Cuando estás en el vuelo de incorporación a un nuevo destino que no conoces y el avión inicia la aproximación, te invade una vaga inquietud. ¿Y si no me gusta desde el aire? Lo mismo desde el aire es feo o anodino y al aterrizar me llevo una sorpresa agradable. Pero no, las sorpresas agradables no existen en la vida de un diplomático. Si desde el aire el destino parece feo, seguramente empeore al aterrizar.
A Yaundé me incorporé por carretera, porque en aquel momento no contaba con aeropuerto internacional. La entrada en el país se hacía por el puerto de Duala. De Duala a Yaundé se tardaba unas dos horas y media por una autopista mal peraltada. La historia fue que quisieron hacer una autopista de dos carriles por cada lado. Para cuando terminaron los dos carriles de subida se les había acabado el dinero. ¿Qué hicieron? Pintar una línea continua en los carriles y dejar uno de subida y el otro de bajada. Buena solución de recambio, salvo que los peraltes de las curvas estaban pensados para un vehículo que subiera, no para uno que bajara. De vez en cuando en el lado derecha de la carrera se veían en medio de la jungla restos de vehículos que no conocían la historia del peralte.
El trayecto entre Duala y Yaundé estaba salpicado de casetas precarias en madera en cuyo frente tenían una suerte de mostrador y en el que ofrecían su mercancía. Unos vendían gasolina clandestina que te quemaba el motor, otros ñames y tubérculos diversos y unos terceros carne de selva. En un momento dado las casetas empezaron a hacerse más numerosas y la autopista dejó de ser tan autopista. Calculé el tiempo que hacía que salimos de Duala y me dirigí a mi colega con cierta angustia: “¿No será esto Yaundé?” “Sí, llevamos quince minutos en ella?”
Más tarde me recuerdo contemplando las colinas que circundan Yaundé desde el jardín de la Residencia y me sentí como un legionario romano del siglo II abandonado en una fortaleza en lo más hondo de la selva negra.
La llegada a La Paz fue de todo menos pacífica (no pude resistirme al chiste fácil). Después de haberse movido mucho, el avión empezó la aproximación y debajo vi un paisaje desolado y ocre.
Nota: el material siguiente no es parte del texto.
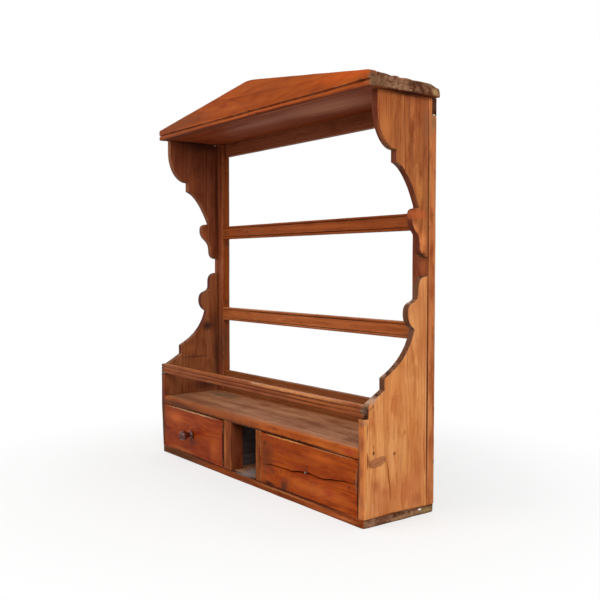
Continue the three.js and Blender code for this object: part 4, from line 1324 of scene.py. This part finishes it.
rightFront = {
    **drawerFront, "finish": "drawer", "pith": (0.3, -0.055, 0.06), "seed": 88.8,
    "crack": {
        "width": 0.0056,
        "depth": 0.012,
        "path": [  # x and z
            (0.084, 0.069), (0.105, 0.0715), (0.125, 0.0738), (0.1565, 0.0748), (0.1785, 0.0746),
            (0.1939, 0.0756), (0.2061, 0.0742), (0.2331, 0.0785), (0.2596, 0.0819), (0.2769, 0.0832),
            (0.2911, 0.0818), (0.3136, 0.0804), (0.3328, 0.0811), (0.3599, 0.0860), (0.3863, 0.0892),
            (0.4069, 0.0928), (0.4222, 0.0928), (0.4480, 0.0947),
        ],
    },
    "knots": [{
        "at": (0.176, -0.109, 0.030), "size": (0.014, 0.006, 0.014),
        "tone": (74, 34, 20), "halo": (106, 48, 24), "pull": 0.014,
    }],
    "marks": touches(
        # painted highlight along the top arris (this row and the next)
        ((180, -107.5, 148.2), (100, 4, 2.4), (204, 138, 78), 0.85, 0.3, boxed),
        ((360, -107.5, 148.4), (90, 4, 2), (160, 110, 76), 0.8, 0.3, boxed),
        ((270.5, -109, 97.5), (2.8, 4, 3.5), (70, 22, 12), 0.9, 0.3),
        ((270, -109, 90), (7, 4, 9), (100, 44, 24), 0.75, 0.3),
        ((266, -109, 98.5), (3.5, 4, 4.5), (70, 30, 18), 0.7, 0.3),
        ((424.8, -109, 83.5), (7, 4, 6), (92, 38, 26), 0.75, 0.3),
        ((92, -109, 124), (11, 4, 9), (76, 34, 12), 0.8, 0.3),
        ((112, -109, 24), (44, 10, 9), (40, 20, 14), 0.9, 0.1),
        ((185, -109, 44), (24, 10, 26), (110, 48, 22), 0.6),
        ((90, -109, 85), (18, 10, 65), (96, 50, 22), 0.6),
        ((128, -109, 58), (26, 10, 12), (100, 44, 22), 0.6),
        ((320, -109, 128), (90, 10, 12), (192, 92, 32), 0.5),
        ((240, -109, 114), (90, 10, 8), (132, 56, 22), 0.5),
        ((400, -109, 45), (60, 10, 30), (172, 84, 34), 0.4),
        ((300, -109, 50), (140, 10, 26), (196, 104, 46), 0.5),
        ((340, -109, 82), (100, 10, 10), (116, 48, 22), 0.5),
        # painted shadow in the gap at the drawer's right end
        ((454, -108, 80), (4.5, 8, 66), (56, 24, 14), 0.85, 0.4),
        # painted shadow in the gap along the drawer's foot
        ((265, -108, 20.3), (188, 8, 3.6), (50, 20, 12), 0.9, 0.4, boxed),
        ((355, -109, 54), (30, 10, 20), (150, 52, 30), 0.7),
        ((90, -109, 60), (8, 10, 50), (120, 62, 34), 0.5),
        ((105, -109, 90), (44, 10, 70), (92, 42, 20), 0.7),
        ((448, -109, 100), (4, 4, 35), (128, 88, 66), 0.6, 0.3),
        ((443, -109, 122), (3, 4, 6), (60, 28, 18), 0.7, 0.3),
        ((444, -109, 100), (3, 4, 7), (60, 28, 18), 0.7, 0.3),
    ),
}
fronts = {}
for hand, board in (("left", leftFront), ("right", rightFront)):
    node = hand + "_drawer_front"
    fronts[hand] = plainBoard(hand + "DrawerFront", node, board)

crack = rightFront["crack"]
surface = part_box("right_drawer_front")[0].y
path = [(x, surface, z) for x, z in crack["path"]]
carve(fronts["right"], crackBlade(path, (0, -1, 0), crack["width"], crack["depth"]), crackShadeWood)

# the drawer boxes, all of the same thin boards
boxBoard = {
    "edge": 0.0008, "waves": (0.0003, 0.06), "step": 0.03,
    "finish": "bare", "contrast": 0.6, "worn": (150, 112, 76), "gloss": 0.62,
}
boxBoards = {
    "Left side": {"grain": "y", "pith": (0.3, 0, 0.02)},
    "Right side": {"grain": "y", "pith": (-0.3, 0, 0.1)},
    "Back": {"grain": "x", "pith": (0, 0.13, 0.05)},
    "Bottom": {"grain": "x", "pith": (0, 0, -0.03)},
}
for hand, seed in (("left", 91.0), ("right", 95.0)):
    for shift, (place, wood) in enumerate(boxBoards.items()):
        name = hand + "Drawer" + place.title().replace(" ", "")
        node = hand + "_drawer_" + place.lower().replace(" ", "_")
        cuts = {wood["grain"]: boxBoard["step"]}
        board = dict(boxBoard, cuts=cuts, seed=seed + shift, **wood)
        plainBoard(name, node, board)
print("drawers made")

# turned knob of the left drawer, iron pin left in the right one
knob = {
    "finish": "knob", "grain": "y", "pith": (-0.291, 0, 0.0833), "seed": 99.1, "ring": 0.003,
    "contrast": 0.4, "end": "knob", "uneven": 0.4, "wear": 0.0, "shine": 0.5, "gloss": 0.16,
    "relief": 0.05,
}
knobWood = pine("knobWood", knob)
showPiece(boardMesh("left_drawer_knob"), "leftDrawerKnob", "left_drawer_knob", knobWood)
pin = {"tone": (118, 108, 98), "gloss": 0.45}
oldIron = plainTone("oldIron", pin)
showPiece(boardMesh("right_drawer_knob_pin"), "rightDrawerPin", "right_drawer_knob_pin", oldIron)
print("knob and pin made")
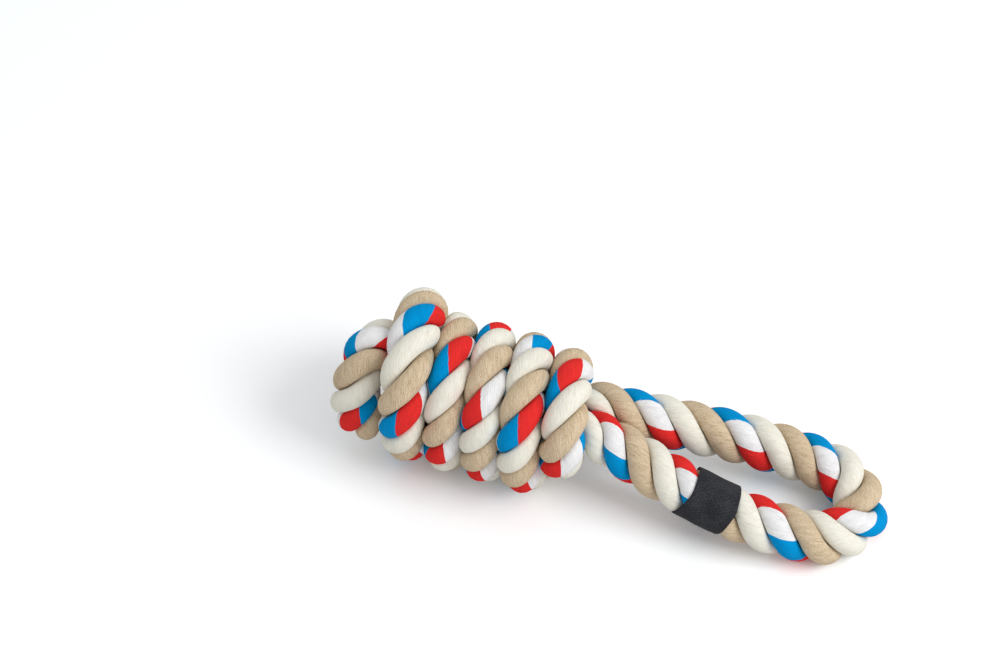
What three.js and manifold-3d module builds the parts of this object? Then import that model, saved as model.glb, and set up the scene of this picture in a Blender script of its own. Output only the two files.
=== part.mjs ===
// Rope dog toy. One length of three-strand cotton rope is doubled into a handle loop.
// It then turns back through its own core and winds round it into a fat knot.
// A cloth band is sewn round the near leg of the handle.
// Millimetres, +Z up. X runs along the toy, from the knot on the left to the handle loop.
import * as THREE from 'three';
import Module from 'manifold-3d';

// Rope
const ropeDiameter = 29;
const freeStrandShare = 0.42;
const tightStrandShare = 0.36;
const strandNames = ['cream', 'tricolour', 'beige'];

// The places on the rope's route are counted in this unit.
const routeUnit = 1;

// Knot: a winding of the rope round three runs of its own core
const wrapPitch = 22.4;
const wrapRadius = 29.8;
const firstWrapX = 44.4;
const firstWrapDrop = 3.2;
const firstWrapTurn = 0.07;
const lastWrapTurn = 4.33;
const droppedTurns = 0.8;
const wrapPointsPerTurn = 24;
const coreRadius = 9.8;

// How far each wrap's near side leans towards the handle, and where round the knot
const wrapLeans = [3, 1.8, 3.4, 5.5, 4.5];
const leanTurn = 0.14;

// The last wrap stands proud of the others from this turn on.
const proudTurn = 3.85;
const proudTurns = 0.4;
const proudRise = 7;
const proudLean = 2.5;

// Clearances, and how deep the resting rope is pressed flat
const strandGap = 0.45;
const stretchGap = 0.3;
const flatDepthShare = 0.1;
const flatDepth = flatDepthShare * ropeDiameter;

// Cloth band on the near leg, and the whippings on the two cut ends
const bandWidth = 28;
const bandThickness = 1.1;
const bandClearance = 0.3;
const bandStation = 84;
const whippingLength = 7;
const whippingThickness = 0.5;
const whippingInset = 1.5;

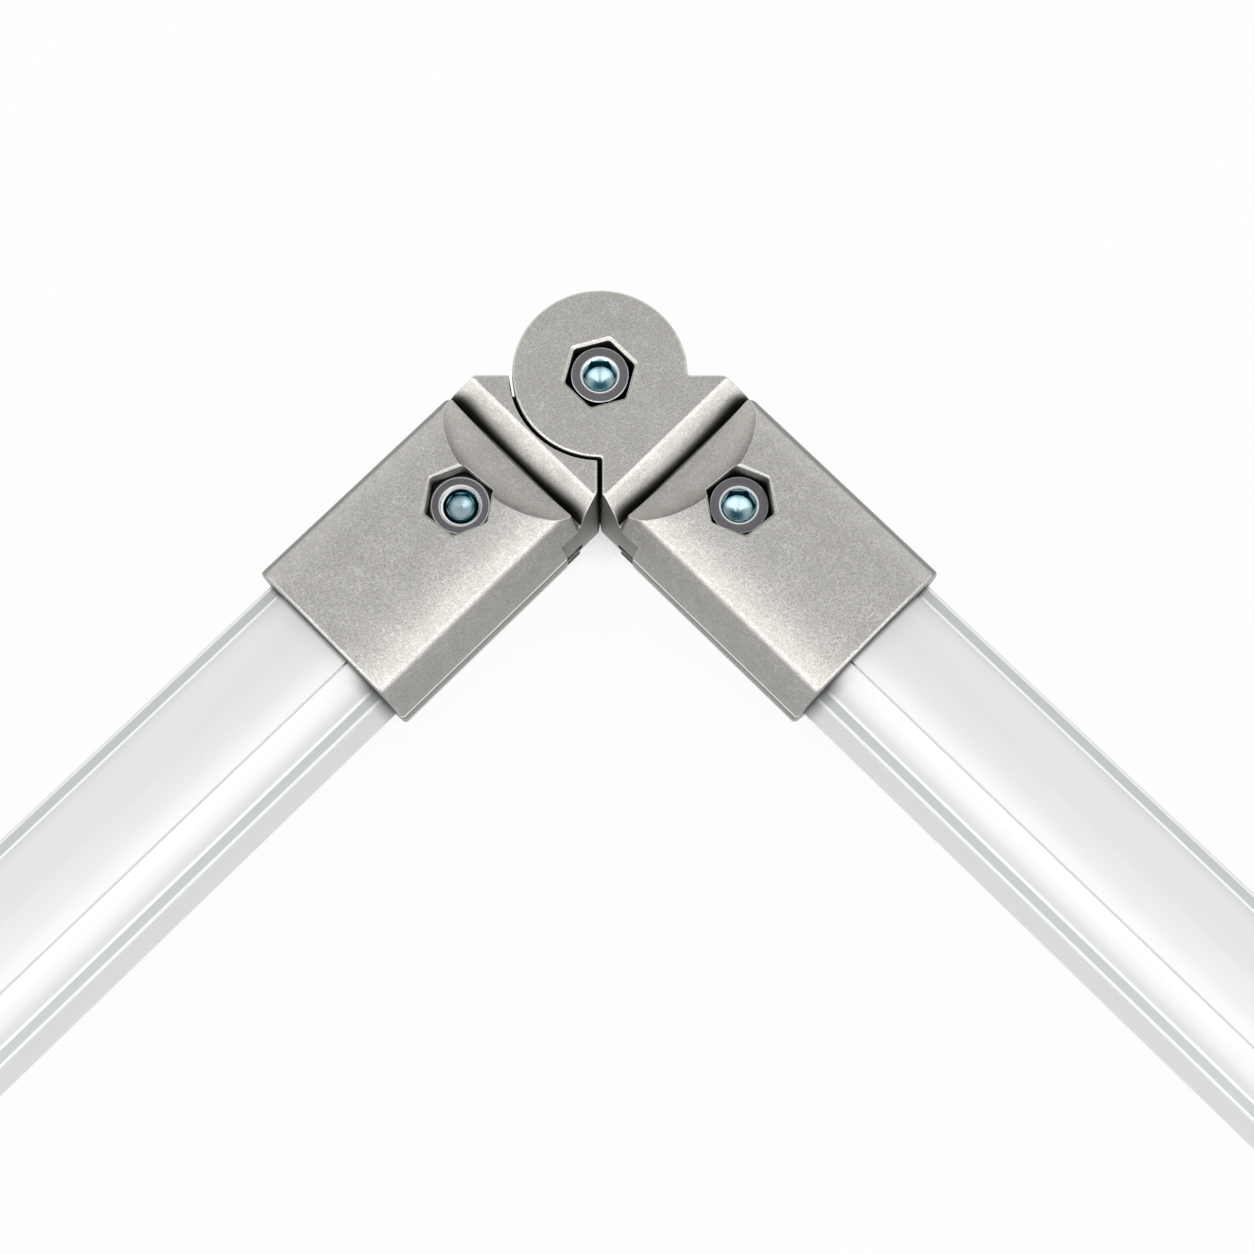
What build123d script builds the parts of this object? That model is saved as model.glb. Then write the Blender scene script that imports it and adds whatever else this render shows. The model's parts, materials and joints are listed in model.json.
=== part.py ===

A mano derecha, pronto apareció El Alto, una de las ciudades más feas que haya visto. Edificios a medio terminar, calles polvorientas y ni una sola planta. Y allí iba a pasar dos años.
Al llegar no sabía bien qué esperar de Cantón. Me apetecía tanto el Consulado que lo pedí sin haber consultado el informe de puesto. Me esperaba rascacielos y una llanura aluvial. Lo que me encontré fue colinas boscosas hasta la linde misma del aeropuerto. Un montón de aviones de China Southern estaban alineados en cada uno de los fingers, con un avión de Ethiopian Airlines puesto allí para despistar. No había movimiento en las pistas, como si fuese un aeropuerto de lego y al niño le hubiese faltado dinero para comprar un par de vehículos y unos cuantos muñequitos de personal aeroportuario. Me sentí que había llegado a otro mundo, un sitio extraño y muy diferente.
La primera impresión del aeropuerto es de frialdad. Hay pocos anuncios publicitarios. No hay carteristas. Nadie duerme precariamente en el aeropuerto. No hay turistas ingleses vocingleros. No hay aglomeraciones. Todo es eficiente, hasta el funcionario del control de pasaportes, que no sonríe como los funcionarios tailandeses del aeropuerto de Suvarnabhumi, pero que despacha tu pasaporte en un santiamén.
En el piso de abajo está el carrusel de las maletas, frustrante como todos los carruseles de las maletas que hay en el mundo. La mía tardó una hora en salir. Me sentí como en casa. Concretamente me sentí como en la T4 del aeropuerto de Barajas.